IEC/TS 61973:2012(E) applies to the specification and evaluation of outdoor audible noise from high voltage direct current (HVDC) substations. It is intended to be primarily for the use of the utilities and consultants who are responsible for issuing technical specifications for new HVDC projects with and evaluating designs proposed by prospective contractors. It is primarily intended for HVDC projects with line-commutated converters. Part of this technical specification can also be used for the same purpose for HVDC projects using voltage sourced converters, and for flexible a.c. transmission systems (FACTS) devices such as static Var compensators (SVCs) and static synchronous compensators (STATCOMs).

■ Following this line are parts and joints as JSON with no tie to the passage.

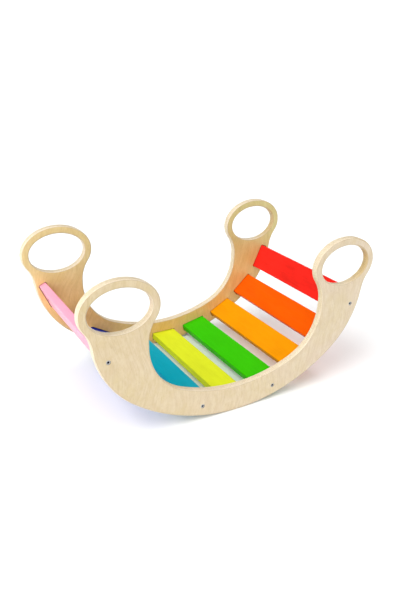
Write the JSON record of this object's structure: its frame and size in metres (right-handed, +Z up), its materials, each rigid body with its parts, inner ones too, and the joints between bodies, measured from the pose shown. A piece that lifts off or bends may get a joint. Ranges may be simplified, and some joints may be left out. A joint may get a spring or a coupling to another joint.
{
  "type": "rocker seesaw",
  "caption": "Child's wooden rocker seesaw: two curved plywood sides with oval ring handles, joined by painted rainbow slats that bolts and barrel nuts pull tight.",
  "frame": {"origin": "on the floor under the middle of the rocker, where both curved edges touch it", "axes": "+X along the rocking direction towards the red end, +Y across from the front side to the rear side, +Z up"},
  "size_m": [0.784, 0.422, 0.3942],
  "materials": {
    "birch_plywood": "clear satin lacquer",
    "pink_paint": "satin paint on planed pine",
    "purple_paint": "satin paint on planed pine",
    "blue_paint": "satin paint on planed pine",
    "teal_paint": "satin paint on planed pine",
    "yellow_paint": "satin paint on planed pine",
    "green_paint": "satin paint on planed pine",
    "orange_paint": "satin paint on planed pine",
    "dark_orange_paint": "satin paint on planed pine",
    "red_paint": "satin paint on planed pine",
    "zinc_plated_steel": "zinc plated"
  },
  "bodies": {
    "root": {"front_rocker_side": "birch_plywood", "rear_rocker_side": "birch_plywood", "pink_slat": "pink_paint", "purple_slat": "purple_paint", "blue_slat": "blue_paint", "teal_slat": "teal_paint", "yellow_slat": "yellow_paint", "green_slat": "green_paint", "orange_slat": "orange_paint", "dark_orange_slat": "dark_orange_paint", "red_slat": "red_paint", "front_pink_bolt": "zinc_plated_steel", "front_pink_barrel_nut": "zinc_plated_steel", "front_teal_bolt": "zinc_plated_steel", "front_teal_barrel_nut": "zinc_plated_steel", "front_green_bolt": "zinc_plated_steel", "front_green_barrel_nut": "zinc_plated_steel", "front_red_bolt": "zinc_plated_steel", "front_red_barrel_nut": "zinc_plated_steel", "rear_pink_bolt": "zinc_plated_steel", "rear_pink_barrel_nut": "zinc_plated_steel", "rear_teal_bolt": "zinc_plated_steel", "rear_teal_barrel_nut": "zinc_plated_steel", "rear_green_bolt": "zinc_plated_steel", "rear_green_barrel_nut": "zinc_plated_steel", "rear_red_bolt": "zinc_plated_steel", "rear_red_barrel_nut": "zinc_plated_steel"}
  },
  "joints": []
}
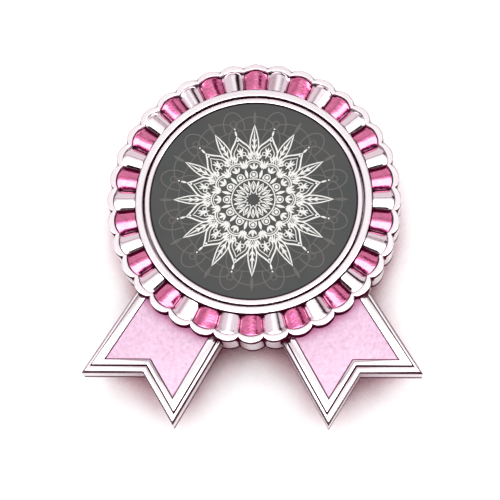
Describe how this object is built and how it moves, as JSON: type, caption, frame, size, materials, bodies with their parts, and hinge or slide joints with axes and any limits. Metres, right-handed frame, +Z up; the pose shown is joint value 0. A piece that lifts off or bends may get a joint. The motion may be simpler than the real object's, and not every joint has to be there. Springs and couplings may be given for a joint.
{
  "type": "award rosette brooch",
  "caption": "Flat metal brooch shaped like an award rosette with two ribbon tails, enamelled in pink, with a printed disc in its middle and a bar pin on its back.",
  "frame": {"origin": "on the table, below the middle of the brooch's bounding box, with the brooch lying face up on its pin", "axes": "+X to the right as the face is seen, +Y from the tails' tips towards the top of the rosette, +Z up, out of the face"},
  "size_m": [0.04, 0.0448, 0.0084],
  "materials": {
    "plated_casting": "cast zinc with bright silver plating",
    "ring_metal": "bright silver plating",
    "disc_print": "white print on grey under a clear coat",
    "hot_pink_enamel": "glossy soft enamel with fine glitter",
    "pale_pink_enamel": "glossy soft enamel with fine glitter",
    "pin_steel": "nickel-plated steel"
  },
  "bodies": {
    "root": {"casting": "plated_casting", "setting_ring": "ring_metal", "printed_disc": "disc_print", "left_tail_enamel": "pale_pink_enamel", "right_tail_enamel": "pale_pink_enamel", "bar_pin": "pin_steel", "flute_enamel_1": "hot_pink_enamel", "flute_enamel_2": "hot_pink_enamel", "flute_enamel_3": "hot_pink_enamel", "flute_enamel_4": "hot_pink_enamel", "flute_enamel_5": "hot_pink_enamel", "flute_enamel_6": "hot_pink_enamel", "flute_enamel_7": "hot_pink_enamel", "flute_enamel_8": "hot_pink_enamel", "flute_enamel_9": "hot_pink_enamel", "flute_enamel_10": "hot_pink_enamel", "flute_enamel_11": "hot_pink_enamel", "flute_enamel_12": "hot_pink_enamel", "flute_enamel_13": "hot_pink_enamel", "flute_enamel_14": "hot_pink_enamel", "flute_enamel_15": "hot_pink_enamel", "flute_enamel_16": "hot_pink_enamel", "flute_enamel_17": "hot_pink_enamel", "flute_enamel_18": "hot_pink_enamel"}
  },
  "joints": []
}
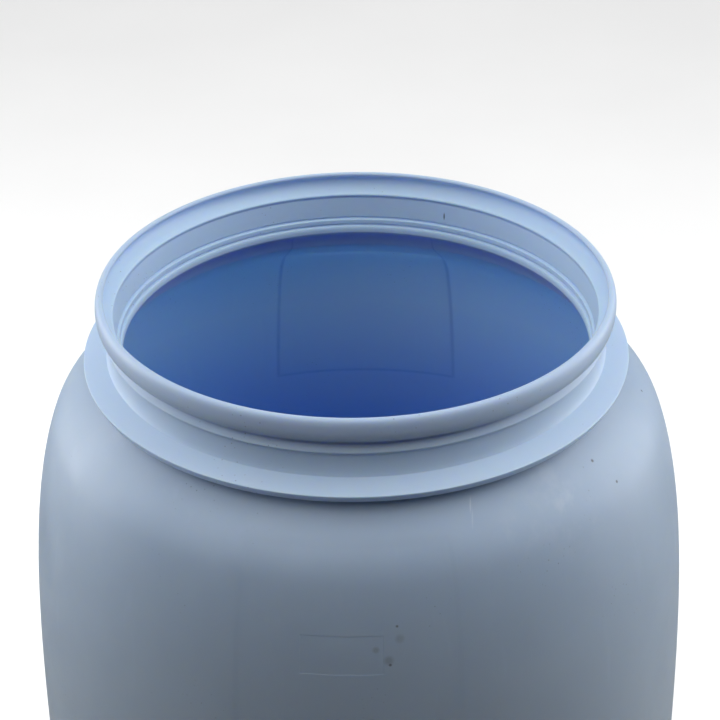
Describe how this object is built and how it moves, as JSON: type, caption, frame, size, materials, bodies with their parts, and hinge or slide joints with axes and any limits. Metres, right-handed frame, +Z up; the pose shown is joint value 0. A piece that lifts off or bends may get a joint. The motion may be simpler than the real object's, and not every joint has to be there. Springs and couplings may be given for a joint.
{
  "type": "open head plastic drum",
  "caption": "Open-head plastic drum with beaded rim and transport flange, standing open; its lid, gasket and lever-lock closing ring lie stacked beside it.",
  "frame": {"origin": "centre of the drum's base, on the plane of its foot ring", "axes": "+Z up along the drum's axis, -Y towards the drum's front, the lid and ring lie at +Y"},
  "size_m": [0.49, 0.9378, 0.8],
  "materials": {
    "drum_plastic": "satin blow-moulded polyethylene, pale grey-blue",
    "lid_plastic": "satin injection-moulded polyethylene, grey-blue",
    "gasket_rubber": "matt black rubber",
    "galvanised_band": "galvanised rolled steel strip",
    "galvanised_fittings": "zinc-plated pressed steel",
    "rivet_steel": "zinc-plated steel, slightly darker"
  },
  "bodies": {
    "drum": {"drum_body": "drum_plastic"},
    "lid": {"lid_panel": "lid_plastic", "lid_gasket": "gasket_rubber"},
    "ring": {"ring_band": "galvanised_band", "lever_bracket": "galvanised_fittings", "hook_bracket": "galvanised_fittings", "bracket_rivets": "rivet_steel", "seal_lug": "galvanised_fittings", "lever_pivot_rivets": "rivet_steel"},
    "lever": {"lever": "galvanised_fittings", "link_pivot_rivet": "rivet_steel"},
    "link": {"link": "galvanised_fittings", "link_crossbar": "rivet_steel"}
  },
  "joints": [
    {"name": "lid_lift", "type": "slide", "parent": "drum", "child": "lid", "axis": [0, 0, 1], "range_m": [0, 0.5]},
    {"name": "ring_lift", "type": "slide", "parent": "lid", "child": "ring", "axis": [0, 0, 1], "range_m": [0, 0.3]},
    {"name": "lever_swing", "type": "hinge", "parent": "ring", "child": "lever", "pos_m": [0.02578, 0.68581, 0.0344], "axis": [0, 0, 1], "range_deg": [0, 165]},
    {"name": "link_swing", "type": "hinge", "parent": "lever", "child": "link", "pos_m": [0.0435, 0.68265, 0.0344], "axis": [0, 0, 1], "range_deg": [-165, 0]}
  ],
  "couplings": [
    {"joint": "link_swing", "follows": "lever_swing", "ratio": -1}
  ]
}
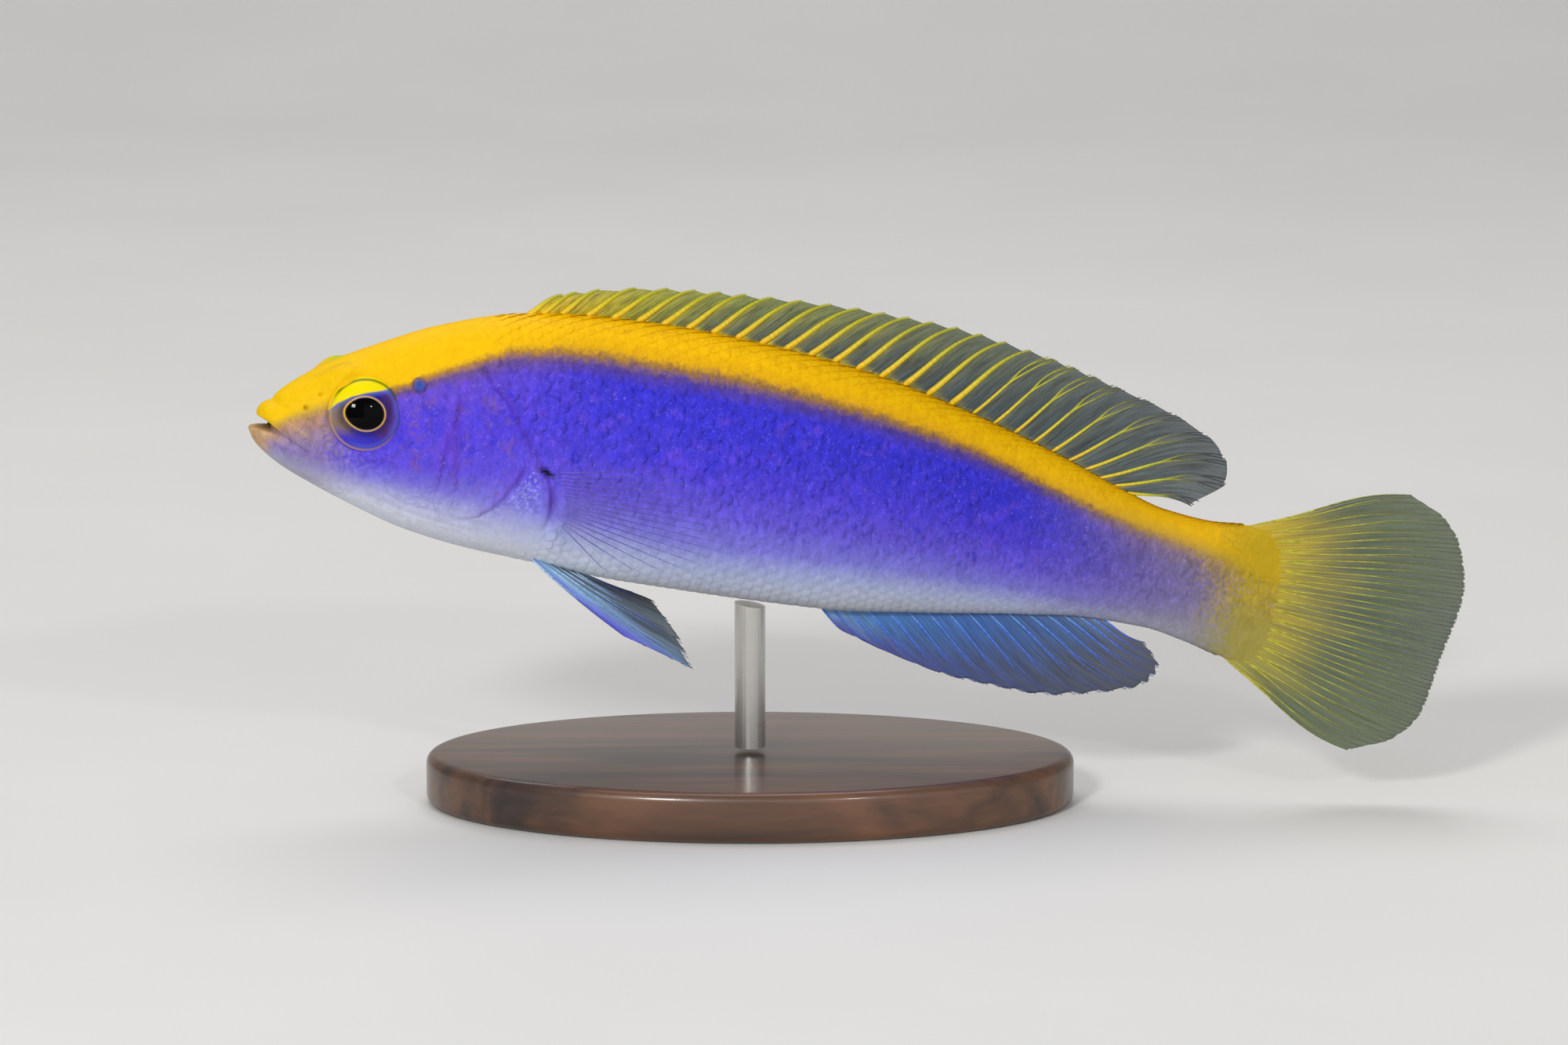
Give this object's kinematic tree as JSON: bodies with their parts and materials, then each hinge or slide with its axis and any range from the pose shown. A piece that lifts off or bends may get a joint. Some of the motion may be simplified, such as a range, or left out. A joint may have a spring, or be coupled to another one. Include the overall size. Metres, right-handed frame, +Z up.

IEC/TS 62672-1:2013(E) applies to all line-commutated high-voltage direct current (HVDC) transmission systems used for power exchange in utility systems. HVDC stations with voltage sourced converters (VSC) are not covered. The purpose of this part of IEC 62672 is to define a standardized reporting protocol so that data collected from different HVDC transmission systems can be compared on an equitable basis. It covers point-to-point transmission systems, back-to-back interconnections and multi-terminal transmission systems. For point-to-point systems and back-to-back interconnections, i.e. two-terminal systems, statistics are to be reported based on the total transmission capability from the sending end to the receiving end measured at a given point. If, however, the two terminals are operated by different users/owners, or are composed of equipment of different vintage or of equipment from different suppliers, statistics can be reported on an individual station basis if so desired by those responsible for reporting. In such a case, the outage should only be reported under the originating converter station taking care not to report the same event twice. For distributed multi-terminal systems, i.e. systems with more than two terminals, statistics are to be reported separately for each converter station based on its own individual capability.